# AIM OF THE EXERCISE
List the lines of this listing that hold the word "joints".

# DATA
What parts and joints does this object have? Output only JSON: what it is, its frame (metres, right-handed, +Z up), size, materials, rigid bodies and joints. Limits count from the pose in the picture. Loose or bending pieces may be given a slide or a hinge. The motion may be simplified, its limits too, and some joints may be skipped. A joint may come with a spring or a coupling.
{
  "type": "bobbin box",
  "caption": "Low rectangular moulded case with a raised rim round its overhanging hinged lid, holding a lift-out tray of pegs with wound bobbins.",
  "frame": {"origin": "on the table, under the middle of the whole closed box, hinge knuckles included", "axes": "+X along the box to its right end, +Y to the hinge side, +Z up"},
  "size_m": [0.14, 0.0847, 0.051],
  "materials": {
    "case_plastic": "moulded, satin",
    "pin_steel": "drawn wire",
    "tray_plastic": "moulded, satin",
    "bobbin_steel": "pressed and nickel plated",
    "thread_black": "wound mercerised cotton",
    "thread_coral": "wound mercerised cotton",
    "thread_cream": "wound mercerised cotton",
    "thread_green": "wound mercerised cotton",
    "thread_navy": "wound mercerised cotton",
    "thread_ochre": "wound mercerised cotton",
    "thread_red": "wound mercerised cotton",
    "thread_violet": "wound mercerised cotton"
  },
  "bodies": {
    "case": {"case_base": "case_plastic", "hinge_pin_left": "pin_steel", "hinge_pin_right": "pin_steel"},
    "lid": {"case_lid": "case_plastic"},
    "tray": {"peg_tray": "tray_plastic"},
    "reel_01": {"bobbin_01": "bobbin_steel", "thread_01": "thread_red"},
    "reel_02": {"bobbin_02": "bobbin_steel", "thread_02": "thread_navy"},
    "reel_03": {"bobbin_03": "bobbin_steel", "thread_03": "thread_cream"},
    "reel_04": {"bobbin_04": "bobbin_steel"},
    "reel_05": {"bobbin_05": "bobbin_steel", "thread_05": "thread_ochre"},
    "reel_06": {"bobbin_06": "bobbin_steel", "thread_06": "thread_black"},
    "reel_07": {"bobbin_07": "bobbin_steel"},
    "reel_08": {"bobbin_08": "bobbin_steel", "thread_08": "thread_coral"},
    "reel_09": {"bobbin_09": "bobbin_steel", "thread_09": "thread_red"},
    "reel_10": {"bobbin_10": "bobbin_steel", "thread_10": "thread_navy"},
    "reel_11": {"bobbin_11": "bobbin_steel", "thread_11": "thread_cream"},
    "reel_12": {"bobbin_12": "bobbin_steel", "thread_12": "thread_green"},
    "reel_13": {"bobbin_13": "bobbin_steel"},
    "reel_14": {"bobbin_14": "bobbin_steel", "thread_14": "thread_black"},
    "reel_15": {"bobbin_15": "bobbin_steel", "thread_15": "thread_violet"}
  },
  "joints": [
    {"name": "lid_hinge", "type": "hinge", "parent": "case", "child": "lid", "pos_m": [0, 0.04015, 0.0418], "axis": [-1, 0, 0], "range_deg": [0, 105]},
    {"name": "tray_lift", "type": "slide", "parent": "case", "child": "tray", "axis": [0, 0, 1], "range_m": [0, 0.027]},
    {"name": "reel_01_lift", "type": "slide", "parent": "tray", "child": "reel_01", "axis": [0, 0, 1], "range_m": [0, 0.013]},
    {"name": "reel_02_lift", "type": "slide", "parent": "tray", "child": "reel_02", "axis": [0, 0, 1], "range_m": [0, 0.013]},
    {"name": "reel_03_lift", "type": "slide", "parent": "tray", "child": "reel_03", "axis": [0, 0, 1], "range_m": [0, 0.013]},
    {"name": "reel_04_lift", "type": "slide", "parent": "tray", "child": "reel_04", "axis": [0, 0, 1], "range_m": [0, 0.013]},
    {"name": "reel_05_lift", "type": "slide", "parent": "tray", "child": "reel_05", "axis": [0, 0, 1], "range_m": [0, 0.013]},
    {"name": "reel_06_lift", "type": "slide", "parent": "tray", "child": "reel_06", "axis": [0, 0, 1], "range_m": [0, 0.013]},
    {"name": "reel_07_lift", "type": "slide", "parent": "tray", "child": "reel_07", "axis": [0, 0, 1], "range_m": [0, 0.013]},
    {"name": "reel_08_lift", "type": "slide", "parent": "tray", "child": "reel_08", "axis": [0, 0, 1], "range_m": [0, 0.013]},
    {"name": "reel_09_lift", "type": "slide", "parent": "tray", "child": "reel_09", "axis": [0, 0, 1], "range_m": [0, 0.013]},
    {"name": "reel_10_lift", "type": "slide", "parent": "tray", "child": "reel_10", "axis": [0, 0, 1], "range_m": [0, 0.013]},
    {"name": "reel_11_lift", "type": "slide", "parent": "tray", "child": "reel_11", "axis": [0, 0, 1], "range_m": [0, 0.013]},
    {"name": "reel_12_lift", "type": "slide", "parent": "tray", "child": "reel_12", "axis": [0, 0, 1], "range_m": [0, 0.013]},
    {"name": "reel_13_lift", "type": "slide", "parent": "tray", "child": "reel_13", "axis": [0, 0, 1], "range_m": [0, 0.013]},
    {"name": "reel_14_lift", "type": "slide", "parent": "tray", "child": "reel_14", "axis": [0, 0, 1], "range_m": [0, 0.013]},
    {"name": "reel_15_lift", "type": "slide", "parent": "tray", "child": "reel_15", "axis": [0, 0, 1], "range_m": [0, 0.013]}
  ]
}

* * *

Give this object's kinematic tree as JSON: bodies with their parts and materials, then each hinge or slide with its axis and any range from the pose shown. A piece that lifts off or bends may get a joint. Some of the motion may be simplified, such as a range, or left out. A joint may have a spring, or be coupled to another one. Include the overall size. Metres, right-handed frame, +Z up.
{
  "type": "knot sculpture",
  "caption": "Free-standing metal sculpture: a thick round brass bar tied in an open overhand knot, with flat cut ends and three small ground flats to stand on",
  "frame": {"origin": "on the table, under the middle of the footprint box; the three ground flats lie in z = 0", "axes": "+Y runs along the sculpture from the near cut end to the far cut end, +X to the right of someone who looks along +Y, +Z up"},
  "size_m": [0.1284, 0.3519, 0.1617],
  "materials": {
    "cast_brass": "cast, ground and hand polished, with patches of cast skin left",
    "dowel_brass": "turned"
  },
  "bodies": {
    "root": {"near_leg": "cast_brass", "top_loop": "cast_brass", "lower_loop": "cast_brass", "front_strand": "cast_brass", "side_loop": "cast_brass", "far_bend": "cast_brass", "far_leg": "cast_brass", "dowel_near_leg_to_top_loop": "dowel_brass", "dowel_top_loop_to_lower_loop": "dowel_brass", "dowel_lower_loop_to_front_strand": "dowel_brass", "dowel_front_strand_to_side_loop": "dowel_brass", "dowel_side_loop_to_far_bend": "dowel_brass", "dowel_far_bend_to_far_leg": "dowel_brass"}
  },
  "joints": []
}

# TASK SOLUTION
What parts and joints does this object have? Output only JSON: what it is, its frame (metres, right-handed, +Z up), size, materials, rigid bodies and joints. Limits count from the pose in the picture. Loose or bending pieces may be given a slide or a hinge. The motion may be simplified, its limits too, and some joints may be skipped. A joint may come with a spring or a coupling.
  "joints": [
  "joints": []